Investors buy shares directly from the developer or owner’s trust rather than through the exchange market.
“An investment of $25,000 would mean the investor has 25,000 units in the trust and is entitled to a percentage of the profits once the property development is completed,” Mr Callahan says.
Property funds versus direct investment
Buying into a major property portfolio can offer some distinct benefits over buying property directly.
Firstly, Mr Doble believes property funds allow investors to spread their capital across several assets.
“Fundamentally, diversification should be the number one objective of every investor. You need diversity in your portfolio to manage risk,” he says.
Property funds also provide higher liquidity with lower transaction costs, Mr Mackay believes.
Investors do not have to pay stamp duty, agent’s fees, marketing fees or capital gains tax when selling their share of a property fund. In addition, if investors need cash, or see a better investment opportunity, they can sell their units and move on quickly
“To buy and sell a property, if you're continually doing it, the transaction costs alone can really start eating into your overall returns. Whereas to buy and sell in a listed fund is reasonably quick and reasonably cheap too,” Mr Mackay says.
In Mr Doble’s view, a further benefit is the ability to buy into a large, well-established portfolio managed by professionals.
“If you’re investing in a managed fund with many other like-minded investors, you are part of a larger pool that can participate in investments that only professional investors get exposure to,” he says.
At the same time, the entry price is low enough to allow investors with limited cash assets to buy into commercial projects.
“You can invest as little as a couple of thousand dollars and have exposure to that portfolio, whereas you would need a couple of million dollars to buy into a commercial property investment,” he says.
Finally, for investors interested in development opportunities, Mr Callahan suggests property funds can be a more secure option.

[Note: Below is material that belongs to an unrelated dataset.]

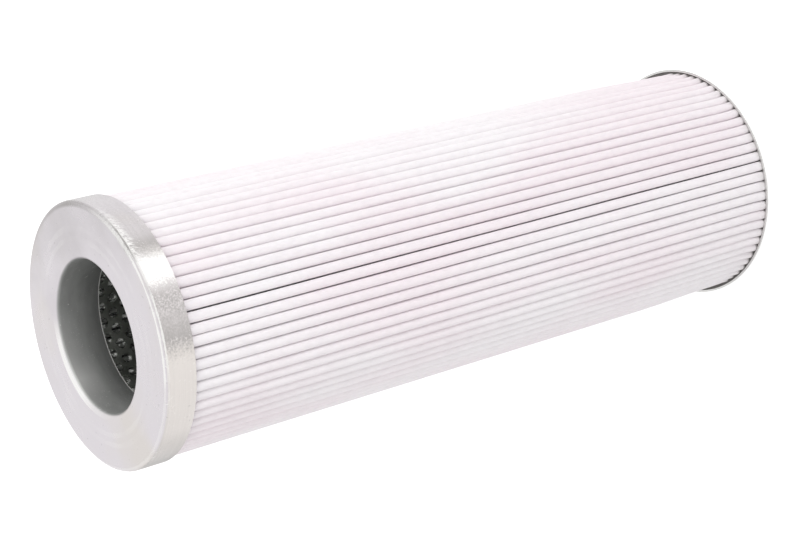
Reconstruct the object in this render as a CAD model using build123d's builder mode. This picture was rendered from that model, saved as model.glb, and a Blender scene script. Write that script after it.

“Going it alone by investing in your own property development can have pitfalls, with many ‘moving parts’ that can quickly turn your development into a losing proposition if you lack the experience,” he warns.
“Property funds give everyday investors the opportunity to invest in developments usually available only to high net worth individuals or wholesale investors.”
Drawbacks of property funds
No investment is risk-free and property funds do have some drawbacks when compared to traditional property investing. Firstly, this type of investment is more volatile than buying a house directly.
Mr Mackay says the typical property owner is unlikely to revalue their property more than once a year. With property funds, on the other hand, the investor’s units will be revalued on a real time basis as the stock market moves.
“There will be a lot more movement or volatility in the indirect route rather than by the direct route,” Mr Mackay says.
Another issue may be loss of control. Investors in real property can make decisions about every aspect of their portfolio, from choosing the location to picking the carpet.
“When you put your money into a managed fund, what you’re actually saying to the manager of that fund is ‘you’re the expert, you look after it’. If you believe you’re capable of doing it better than that manager, you’re losing that control,” Mr Doble says.
Should investors consider unlisted funds?
Mr Callahan believes unlisted funds can be a great way for investors to tap into major projects.
“In the context of direct property development the benefits are many, including investing smaller amounts (as little at $20,000) to participate in property developments that would, financially speaking, be out of reach for everyday investors,” he says
In particular, he favours development opportunities where investors can buy in with a one-off payment.
“Look for property development opportunities, where you make a ‘one time’ investment in the development with capital and profits returned at the end of the project. The advantage to investors is they will not be faced with the prospect of investing additional funds in the coming months and years into the project,” he says.
Mr Mackay says investors looking into unlisted options need to ensure the funds are liquid and could survive a downturn.
“It's invariably easy to get your money in but if things turn bad, as we saw through the GFC, they can fall over or be frozen. So the liquidity of unlisted funds can be a real thing to keep an eye on,” he says.
Getting involved in property funds
Property funds may seem complicated, but buying into one can be as simple as downloading a form, Mr Doble explains. Self-managed super funds can also take advantage of this type of investment.
“It works just like any other investor. The super fund completes an application form, transfers its money and gets its units,” he says.
Unlisted funds are harder to access because they are not listed on the ASX. Mr Callahan suggests investors do their research to identify a reputable firm with a history of development.
“Investor expos and forums are a good place to start, as is a web search. It is important to undertake your own due diligence on a prospective developer and ensure they have the expertise and experience to complete a successful development,” he says.
Property funds can be an alternative for investors wanting access to a larger scale of investment. An investor with a few thousand dollars could put down a deposit on one cheap property or invest in a small share of hundreds of properties throughout the country.
Ultimately, your investment goals and appetite for risk will determine whether property funds would work for you.